Hawkins is working closely with public school advocates and anti-fracking activists, an alliance that could further expose how Cuomo, and the Democratic Party in general, is aligned with corporate interests against teachers, students, and communities. He’s also met with central labor councils and has been received warmly by state employees unions that have been battered by the Cuomo administration, although he’s aware that gaining endorsement from those groups will be difficult because they don’t want to anger the notoriously vindictive Cuomo.
On the one hand, Hawkins says he’s gotten more attention from reporters since polling showed earlier this year that progressives yearn for a left challenger to Cuomo, and notes that he has gotten a particularly warm response from Albany journalists who bristle at the governor’s insistence to only engage with the press in carefully scripted events. But much of the New York City media, caring more about polling data than actual discussions of political ideas, have willfully ignored Hawkins and Jones.

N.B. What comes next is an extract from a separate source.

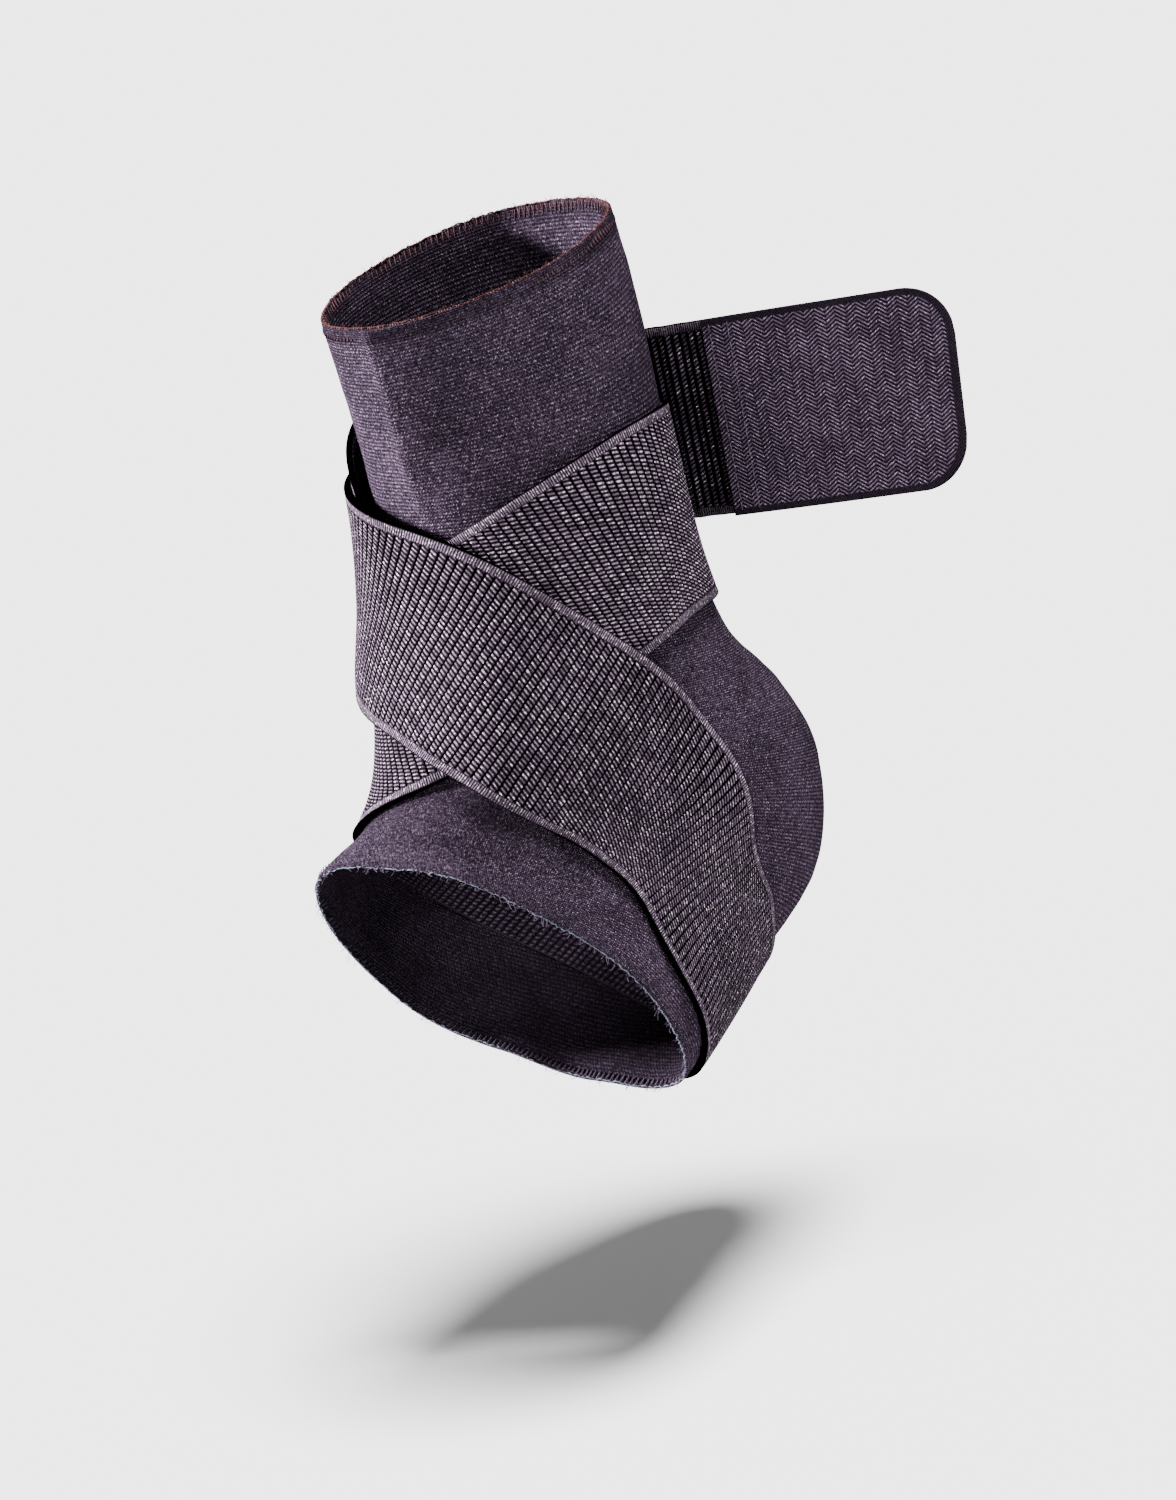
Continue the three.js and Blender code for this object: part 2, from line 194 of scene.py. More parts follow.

This is why their shoe-leather campaigning will be so pivotal. In fact, there’s a lesson from Jones’s previous election campaign within the UFT. MORE activists were clear that the incumbent Unity Caucus, which has held control of the union for four decades, is so entrenched that defeating it is practically impossible, but that MORE’s immediate goal is rank-and-file organizing rather than gaining executive power. Union elections, MORE activists said, were venues where caucus members could meet and organize teachers with which they might not otherwise come into contact.

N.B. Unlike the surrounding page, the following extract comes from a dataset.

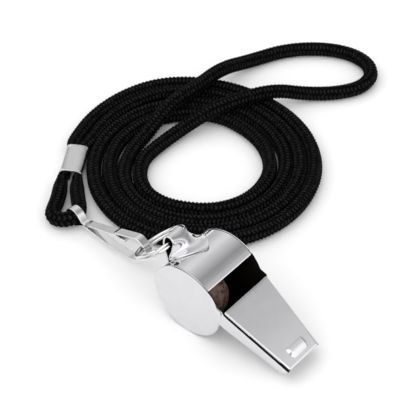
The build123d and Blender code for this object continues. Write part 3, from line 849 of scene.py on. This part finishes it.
for i, (at, level) in enumerate(studioSet["leftToRight"]):
    stop = stops[i] if i < 2 else stops.new(at)
    stop.position, stop.color = at, (level, level, level, 1)
inFront = addNode(sky, "ShaderNodeMapRange", {"From Min": studioSet["frontStart"], "From Max": studioSet["frontEnd"],
                                              "interpolation_type": "SMOOTHSTEP"}, {"Value": axes.outputs[1]})
rise = addNode(sky, "ShaderNodeMapRange", {"From Min": studioSet["roomTop"], "From Max": studioSet["frontLow"],
                                           "To Min": studioSet["room"], "To Max": studioSet["front"],
                                           "interpolation_type": "SMOOTHSTEP"}, {"Value": axes.outputs[2]})
joined = addNode(sky, "ShaderNodeMix", {"data_type": "RGBA"},
                 {0: inFront.outputs[0], 6: ramp.outputs[0], 7: rise.outputs[0]})
back = addNode(sky, "ShaderNodeBackground", {"Strength": studioSet["strength"]}, {"Color": joined.outputs[2]})
addNode(sky, "ShaderNodeOutputWorld", {}, {"Surface": back.outputs[0]})
scene.view_settings.view_transform = "Standard"


def softbox(name, place, target, size, power):
    # soft lamp for the floor and cord; the metal mirrors the studio only
    data = bpy.data.lights.new(name, "AREA")
    data.shape, data.size, data.size_y, data.energy = "RECTANGLE", size[0] * mm, size[1] * mm, power
    lamp = bpy.data.objects.new(name, data)
    scene.collection.objects.link(lamp)
    lamp.location = Vector(place) * mm
    lamp.rotation_mode = "QUATERNION"
    lamp.rotation_quaternion = (Vector(target) - Vector(place)).to_track_quat("-Z", "Y")
    lamp.visible_glossy = False


softbox("topLight", (-60, 120, 600), (-10, 20, 0), (1500, 1500), 1.9)

# a pale card held close over the mouthpiece; only mirrored, brighter away from the barrel
cardSet = {"low": (31.0, -20.0), "high": (90.0, 70.0), "height": 45.0,
           "tone": ((0.0, 0.50), (0.07, 0.62), (0.3, 0.70), (0.55, 0.86), (1.0, 0.95))}
(x0, y0), (x1, y1) = cardSet["low"], cardSet["high"]
cardData = bpy.data.meshes.new("bounceCard")
cardData.from_pydata([(x * mm, y * mm, cardSet["height"] * mm)
                      for x, y in ((x0, y0), (x0, y1), (x1, y1), (x1, y0))], [], [(0, 1, 2, 3)])
card = bpy.data.objects.new("bounceCard", cardData)
scene.collection.objects.link(card)
card.visible_camera = card.visible_diffuse = card.visible_shadow = card.visible_transmission = False
glow = bpy.data.materials.new("cardGlow")
glow.use_nodes = True
tree = glow.node_tree
tree.nodes.clear()
place = addNode(tree, "ShaderNodeTexCoord")
axes = addNode(tree, "ShaderNodeSeparateXYZ", {}, {0: place.outputs["Object"]})
along = addNode(tree, "ShaderNodeMapRange", {"From Min": x0 * mm, "From Max": x1 * mm}, {"Value": axes.outputs[0]})
tone = addNode(tree, "ShaderNodeValToRGB", {}, {"Fac": along.outputs[0]})
for i, (at, level) in enumerate(cardSet["tone"]):
    stop = tone.color_ramp.elements[i] if i < 2 else tone.color_ramp.elements.new(at)
    stop.position, stop.color = at, (level, level, level, 1)
shine = addNode(tree, "ShaderNodeEmission", {"Strength": 1.0}, {"Color": tone.outputs[0]})
addNode(tree, "ShaderNodeOutputMaterial", {}, {"Surface": shine.outputs[0]})
cardData.materials.append(glow)

print("floor, studio and lamp done")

In a political world where ordinary citizens are bombarded by pabulum, these elections can be a time when Left activists can engage with people who they wouldn’t normally meet. A single working mother might be fed up with the two-party system, but she isn’t likely to take a weekend off to listen to a lecture at Left Forum. Still, she might entertain campaigners who come to her door for a few minutes and speak to her issues. As Jones himself says, “What we’re really trying to do is crack open the mainstream political discussion,” and that “the more that we are able to use the electoral arena to amplify the Left voice, the more ordinary people will find a political home.”
It points to a theme Hawkins has talked about before: mainstream unions and the Working Families Party are good at mobilizing people, but he wants to organize. The former are very good at emailing members when a campaign is around the corner and can get them to sign a petition or write their representative when need be. But organizing is a year-round project and, unlike mobilizing, is a two-way relationship, in which everyday citizens speak their minds and develop their own political strategies, and realize that they’re not a person with a grievance but a part of a community that lacks a political voice.
Or, as Jones puts it, “I hope that this campaign becomes a place where people can find a political home.”